House Republicans reelected Mike Johnson (R-La.) as Speaker on Jan. 2. Conservative firebrands set aside their anger about the last-minute budget deals Johnson cut with Democrats, which averted multiple government shutdowns, to provide the narrow margin of victory.
President-elect Donald Trump’s endorsement certainly played a pivotal role. So did the possibility that the 2025 Republican trifecta — control of the White House, the Senate and the House — will convince the Speaker to implement the priorities of his conservative colleagues. These members were no doubt pleased by Johnson’s recent acknowledgment that Congress had failed to address “the grave threat” deficit spending poses to America’s economic and national security and his vow to “reduce the size and scope of the federal government.”
Given the Republicans’ razor-thin House majority, no one can be certain what the Speaker can and will do in 2025. But in the search for the “real” Mike Johnson, it seems wise to take the advice of Maya Angelou: “When someone shows you who they are, believe them the first time.”
Here are highlights from the record of this little-known yet very powerful politician.
A committed foe of abortion, Johnson claims that if the nation had not given “constitutional cover to the elected killing of unborn children,” and women were producing more babies, slashing entitlement programs might not be necessary.
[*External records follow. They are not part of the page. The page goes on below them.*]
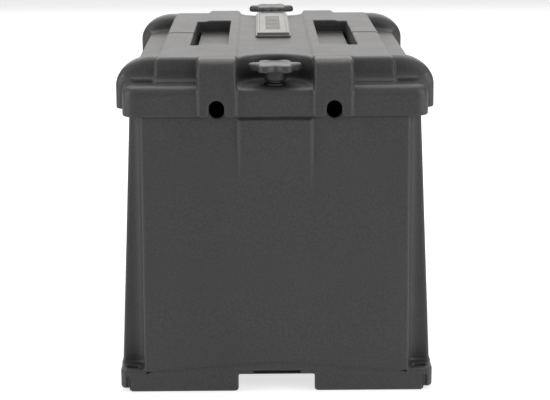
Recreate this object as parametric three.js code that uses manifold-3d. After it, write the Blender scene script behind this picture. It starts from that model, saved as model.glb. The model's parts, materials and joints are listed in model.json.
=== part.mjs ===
// Vented battery box with a lift-off lid, holding two 6 V deep-cycle batteries in series.
// Millimetres. X runs across the box, Y along it and Z up; the origin is under the middle of the base.
import * as THREE from 'three';
import { mergeVertices } from 'three/addons/utils/BufferGeometryUtils.js';
import Module from 'manifold-3d';

const wasm = await Module();
wasm.setup();

// ---- driving dimensions ----
const GAP = 0.3;                 // clearance between neighbouring pieces
const WALL = 4;                  // moulded wall thickness
const END_SIGNS = [-1, 1];       // front end, rear end
const SIDE_SIGNS = [-1, 1];      // left side, right side

const BASE = { halfX: 170, halfY: 252, corner: 12, height: 24, hollow: 17 };
const FOOT = { cutHalfX: 41, cutTop: 22, slotInner: 159, slotOuter: 164.5 };
const TUB = {
  top: 328.7, floor: 24,
  high: { halfX: 154, halfY: 245, fluteX: 11.5, fluteY: 12 },
  low: { halfX: 168, halfY: 250, fluteX: 25.5, fluteY: 30 },
};
const OUTLET = { x: 62, bodyZ: 309, bodyR: 8.2, lidZ: 314, lidR: 8 };
const BOLT_SLOT = { x: 156, y: 236, r: 4, reach: 3 };

const SKIRT = { halfX: 162, halfY: 250, corner: 15, low: 302, high: 335 };
const BLOCK = { halfX: 127, halfY: 223, high: 362 };
const SHELF = { halfX: 157, corner: 10, high: 341, low: 330, seatX: 148 };
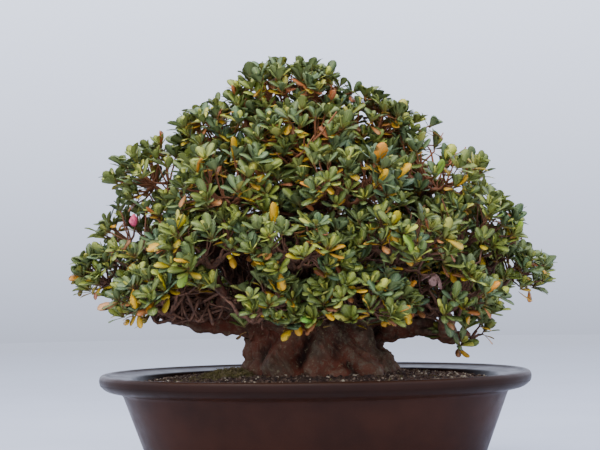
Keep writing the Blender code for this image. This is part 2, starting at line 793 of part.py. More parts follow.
def grow_rosettes(firm_tests):
    """Sets the rosettes evenly over the crown, each clear of everything but its own core."""
    draw = random.Random(SEED)
    core_tests = {}
    for name in SPRAYS_MM:
        shape = core_shape(name)
        core_tests[name] = BVHTree.FromBMesh(shape)
        shape.free()
    fixed = [*firm_tests, *core_tests.values()]
    grown = {name: [] for name in SPRAYS_MM}
    shoots = {}
    placed = []
    for shoot, name, outward in FIRST_SHOOTS:
        site = make_site(name, Vector(outward).normalized(), core_tests[name])
        site.update(spin=0.4, leaves=5, scale=FIRST_SCALE, seed=SEED)
        test = swollen_test(site)
        while not is_clear(test, site["place"], fixed, placed) and site["scale"] > 0.4:
            site.update(spin=draw.uniform(0, math.tau), scale=site["scale"] * 0.96)
            test = swollen_test(site)
        shoots[shoot] = site
        grown[name].append(site)
        placed.append((site["place"], test))
    sites = shoot_sites(core_tests)
    distance = [
        min((site["place"] - centre).length for centre, _ in placed) for site in sites
    ]
    spare = set(range(len(sites)))
    while spare and len(placed) < ROSETTES:
        pick = max(spare, key=lambda k: (distance[k] * sites[k]["facing"], -k))
        spare.remove(pick)
        site = sites[pick]
        for attempt in range(TRIES):
            lean = Vector((draw.uniform(-1, 1), draw.uniform(-1, 1), draw.uniform(-0.3, 0.8)))
            trial = dict(
                site,
                axis=(site["axis"] + 0.22 * (1 + attempt / 5) * lean).normalized(),
                spin=draw.uniform(0, math.tau),
                leaves=draw.choice(LEAF_COUNTS),
                scale=draw.uniform(0.94, 1.06) * (1 - 0.022 * attempt),
                seed=draw.randrange(10**6),
            )
            test = swollen_test(trial)
            if not is_clear(test, trial["place"], fixed, placed):
                continue
            grown[site["spray"]].append(trial)
            placed.append((trial["place"], test))
            for k in spare:
                distance[k] = min(distance[k], (sites[k]["place"] - trial["place"]).length)
            break
    return grown, shoots


def build_spray(name, rosettes, collection, materials, clearance):
    """One leafy spray: its core and rosettes fused, with a plain hole where its bough stands."""
    spray = object_from(core_shape(name), f"spray_{name}", collection, materials)
    tools = new_collection("spray_tools")
    for number, site in enumerate(rosettes):
        object_from(rosette_shape(site), f"rosette_{number}", tools, materials)
    if rosettes:
        apply_boolean(spray, "UNION", tools)
    discard(tools)
    apply_boolean(spray, "DIFFERENCE", clearance)
    keep_largest_body(spray)
    return spray


def main():
    clear_scene()
    materials = {name: make_material(name) for name in COLOURS}
    bonsai = new_collection("satsuki_azalea_bonsai")
    pot = build_pot(bonsai, materials["clay"])
    build_screens(bonsai, materials["screen"])
    soil = build_soil(bonsai, materials["soil"])
    wood = build_wood("trunk_and_limbs", bonsai, materials["bark"])
    guides = new_collection("guides")
    clearance = build_wood("clearance", guides, materials["bark"], CLEARANCE)
    clearance.hide_render = True
    clearance.display_type = "WIRE"
    build_moss(bonsai, materials["moss"], soil, clearance)
    firm_tests = [test_shape(thing) for thing in (clearance, pot, soil)]
    leaf_materials = [materials["leaf"], materials["leaf_yellow"]]
    grown, shoots = grow_rosettes(firm_tests)

    for name in SPRAYS_MM:
        build_spray(name, grown[name], bonsai, leaf_materials, clearance)
    build_bud(shoots["flower_bud"], bonsai, materials["bloom_pink"])
    build_bloom(shoots["withered_bloom"], bonsai, materials["bloom_faded"])
    shade_smooth(wood, 50)


main()
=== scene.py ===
"""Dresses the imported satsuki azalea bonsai: its leaves, twigs, bark, moss, soil and pot.

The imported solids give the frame. Every piece here is made in metres in the same frame,
and stands for the solids that it replaces.
"""

import json
import logging
import math
import random
from contextlib import contextmanager
from dataclasses import dataclass, field, replace
from enum import Enum
from typing import Callable, Iterator, Optional, Sequence, Union

import bmesh
import bpy
import numpy as np
from mathutils import Matrix, Vector, noise

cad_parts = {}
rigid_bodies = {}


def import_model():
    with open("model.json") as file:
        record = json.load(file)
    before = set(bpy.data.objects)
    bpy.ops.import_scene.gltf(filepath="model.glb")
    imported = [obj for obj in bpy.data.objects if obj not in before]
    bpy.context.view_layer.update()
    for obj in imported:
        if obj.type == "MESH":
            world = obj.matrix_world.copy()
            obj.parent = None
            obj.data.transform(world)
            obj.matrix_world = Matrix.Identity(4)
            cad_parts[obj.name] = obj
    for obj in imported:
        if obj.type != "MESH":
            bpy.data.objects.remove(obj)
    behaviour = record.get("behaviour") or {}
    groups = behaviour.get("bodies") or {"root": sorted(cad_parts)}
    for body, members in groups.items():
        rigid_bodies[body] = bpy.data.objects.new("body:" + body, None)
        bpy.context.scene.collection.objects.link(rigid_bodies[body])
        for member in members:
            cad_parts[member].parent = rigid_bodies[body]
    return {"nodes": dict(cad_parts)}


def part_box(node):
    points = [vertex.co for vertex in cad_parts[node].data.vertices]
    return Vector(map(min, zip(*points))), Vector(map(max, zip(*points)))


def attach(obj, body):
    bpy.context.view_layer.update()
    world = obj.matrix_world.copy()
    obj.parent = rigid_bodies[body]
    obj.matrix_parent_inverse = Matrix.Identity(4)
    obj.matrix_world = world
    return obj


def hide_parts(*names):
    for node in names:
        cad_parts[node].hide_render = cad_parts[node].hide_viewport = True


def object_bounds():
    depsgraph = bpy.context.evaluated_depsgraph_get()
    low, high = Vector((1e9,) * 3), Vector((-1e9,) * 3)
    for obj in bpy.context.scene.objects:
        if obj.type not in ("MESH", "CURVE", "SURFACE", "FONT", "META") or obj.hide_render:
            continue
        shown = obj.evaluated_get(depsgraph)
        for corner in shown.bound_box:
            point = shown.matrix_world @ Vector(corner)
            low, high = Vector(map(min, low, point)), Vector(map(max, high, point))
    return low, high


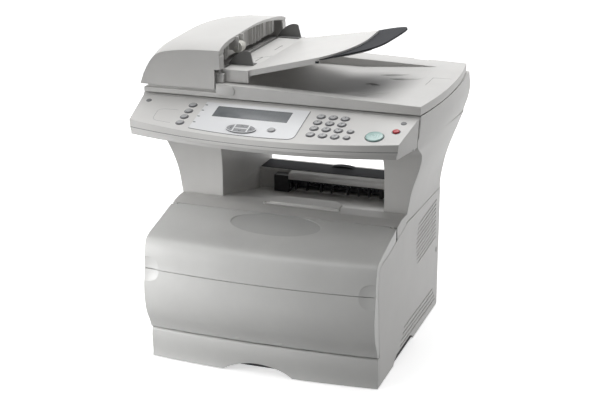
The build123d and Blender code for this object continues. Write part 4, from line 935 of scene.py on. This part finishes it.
skyValues = {"colour": (1.0, 1.0, 1.0), "fill": 0.09}
world = bpy.context.scene.world or bpy.data.worlds.new("world")
bpy.context.scene.world = world
sky = Finish(world)
strength = seenShare(sky) * (1 - skyValues["fill"]) + skyValues["fill"]
skyLight = sky.node("ShaderNodeBackground", {}, {
    "Color": skyValues["colour"], "Strength": strength})
sky.close(skyLight, "ShaderNodeOutputWorld")

lamps = {
    "topLamp": {"place": (0.1, 0.6, 1.9), "aim": (0, 0.1, 0.3),
                "size": 1.3, "power": 23.5, "spread": 180},
    "keyLamp": {"place": (-0.6, -1.5, 2.2), "aim": (0, -0.1, 0.25),
                "size": 0.9, "power": 12, "spread": 180},
    "sideLamp": {"place": (-1.6, -0.3, 1.0), "aim": (0, 0, 0.3),
                 "size": 0.8, "power": 10, "spread": 180},
    "leftLamp": {"place": (-0.75, -0.68, 0.23), "aim": (-0.12, -0.19, 0.14),
                 "size": 0.3, "power": 0.66, "spread": 60},
    "rightLamp": {"place": (1.3, 0.4, 0.35), "aim": (0.2, 0.05, 0.2),
                  "size": 0.6, "power": 4.4, "spread": 180},
    "backLamp": {"place": (-0.4, 1.7, 0.25), "aim": (0, 0.2, 0.25),
                 "size": 0.6, "power": 3.5, "spread": 180},
}
for name, values in lamps.items():
    light = bpy.data.lights.new(name, "AREA")
    light.size = values["size"]
    light.energy = values["power"]
    light.spread = math.radians(values["spread"])
    lamp = addObject(name, light)
    lamp.location = values["place"]
    aim = Vector(values["aim"]) - Vector(values["place"])
    lamp.rotation_euler = aim.to_track_quat("-Z", "Y").to_euler()

cameraValues = {"place": (0.7495, -2.1219, 0.9889), "pitch": 18.49, "yaw": 19.44,
                "lens": 85.25, "sensor": 36, "farthest": 60}
cameraData = bpy.data.cameras.new("camera")
cameraData.lens = cameraValues["lens"]
cameraData.sensor_width = cameraValues["sensor"]
cameraData.clip_end = cameraValues["farthest"]
camera = addObject("camera", cameraData)
camera.location = cameraValues["place"]
pitch, yaw = (math.radians(cameraValues[turn]) for turn in ("pitch", "yaw"))
camera.rotation_euler = (math.pi / 2 - pitch, 0, yaw)
bpy.context.scene.camera = camera
bpy.context.scene.view_settings.view_transform = "Standard"
print("stage set")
That said, as chair of the House Republican Study Committee, Johnson proposed massive cuts in the social safety net. He suggested reducing Social Security outlays by $750 billion over 10 years by raising the retirement age to 69, slowing the rate of cost of living increases and eliminating payments to those whose annual income exceeds $85,000 and couples who make $170,000 or more; saving $2 trillion in Medicare by raising the eligibility age to 69 and indexing it to life expectancy, and giving recipients vouchers to buy either private or government plans instead of guaranteed benefits; and cutting funding for Medicaid and the Affordable Care Act by $3 trillion.
Johnson advocates defunding Planned Parenthood. He maintains that the SNAP program (previously known as food stamps) is “our nation’s most broken and bloated welfare system.” And he opposed the PACT Act, which expanded health care benefits for armed services veterans exposed to toxic substances during their military service.
But Johnson is a selective budget hawk. Since he has been in Congress, he has voted for every Defense budget, including this year’s allocation of about $850 billion. He has not demanded studies, for example, of potential savings from a new round of base closings or reducing or eliminating “cost-plus” contracts.
Johnson supports renewing the 2017 Trump tax cuts, a bonanza for wealthy Americans, brushing aside estimates that doing so will add $5.8 trillion to the national debt over the next decade. He claims — without evidence — that deregulation and economic growth will make up the difference. He has also endorsed Trump’s campaign promise to exempt tips from taxes, which would reduce federal government coffers by about $866 billion over 10 years.
According to Johnson, deporting about 4.5 million illegal immigrants with criminal records will be the federal government’s “first priority.” Vice President-elect JD Vance has put the number of those who have committed crimes at 1 million, while Rep. Tony Gonzalez (R-Texas) puts it at about 600,000. And Johnson has expressed no concern about the effect on the economy and the government’s budget deficit — let alone on the lives of millions of people — of investigations, arrests, detentions, deportations and the removal of workers from industries such as manufacturing, hospitality and agriculture.
Johnson voted against the John Lewis Voting Rights Act and the Violence Against Women Act. In 2020, he helped draft a brief for a lawsuit seeking to overturn the results of the presidential election in Pennsylvania, Georgia, Michigan and Wisconsin.
Johnson supports legislation banning any discussion of gender identity, sexual orientation or related subjects in public schools. He has advocated criminalizing gay sex and characterized gay marriage “as the dark harbinger of chaos and sexual anarchy that could doom even the strongest republic.” He opposed extending medical benefits to same-sex partners of federal government employees.
Johnson once stated that “we tamper with God’s created order at our peril,” and as a lawyer, he represented the creationist Noah’s Ark Theme Park Developers in Kentucky in a case involving the state’s denial of tax incentives to its parent company for making belief in the biblical flood a condition of employment. The requirement, Johnson argued, did not violate the separation of church and state; the denial of tax incentives constituted “viewpoint discrimination.”
The recipient of more campaign funds from oil and gas companies than from any other industry, Johnson has opined that fossil fuels are not the “primary driver” of climate change, voted to cut funding from the Environmental Protection Agency and declared that the Democrats’ Green New Deal “would usher in a socialist society in America.”
Since so many House seats are now in safe districts, where the principal threat to incumbents is a primary election, members are now much more likely to be ideologues, contemptuous of compromises. In contrast, when a Speaker’s party holds a slim majority, he or she must be a pragmatist to get anything done.
In 2023 and 2024, Mike Johnson tried — and failed — to square that circle. This time he may be tempted or even compelled to choose “apocalypse now.”
Glenn C. Altschuler is the Thomas and Dorothy Litwin Emeritus Professor of American Studies at Cornell University.